If your aim is to draw conclusion on fish hematocrit, then no, the dataset is most likely unfit for purpose. But there is still a lot to salvage. First, the identity of sampled species and their position is valuable occurrence data; presence-only data, but a lot of good science is built on that. Second, you most likely have information about the environment. Maybe you also have information about the sex, body length, and body mass of all sampled individuals. These can be used for different projects: either alternative studies, or for data synthesis.

There is rarely such a thing as bad data; but there are mismatches between the data and their framing within a research project.

A substantial issue is the difficulty of evaluating fitness for purpose. Ideally, this would be done based on metadata, and metadata standards in ecology & evolution are… well I originally wrote insufficient, but this implies that they exist at all, which I am yet to see widespread evidence of. Our issue is not bad data; our issue is inadequate meta-data discipline, which in turns prevents a correct evaluation of the fitness for purpose, and ultimately limits the synthesis effort.

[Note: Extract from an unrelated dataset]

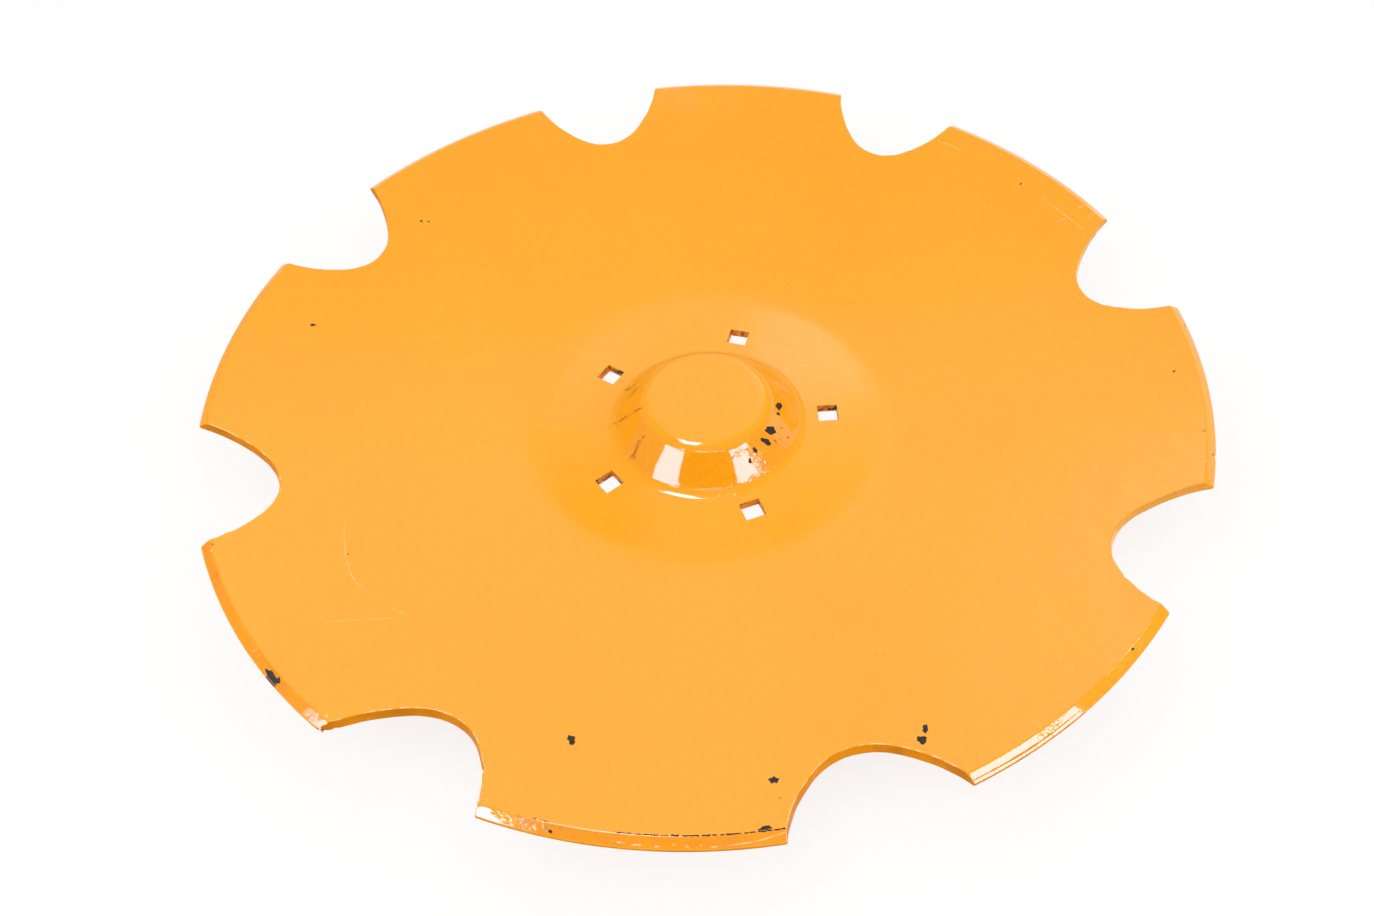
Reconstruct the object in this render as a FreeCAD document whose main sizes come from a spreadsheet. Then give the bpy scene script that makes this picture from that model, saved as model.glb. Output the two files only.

Data deposition, in this regard, has done far more harm than good. Even leaving aside the issue of reporting summary data instead of the raw dataset, the lack of formats, of the lack of discipline to adhere to these standards, means that the total sum of ecological data archived publicly is a sticky mess, and trying to put together more than two datasets is an exercise in dadaism.

Surprisingly, I don’t think the solution to this is more training. Excellent resources are freely available, but obviously underused. The solution is to take greater responsibility in data deposition, and to do the bare minimum of dataset documentation. Or, in other words, that’s an unsolvable problem.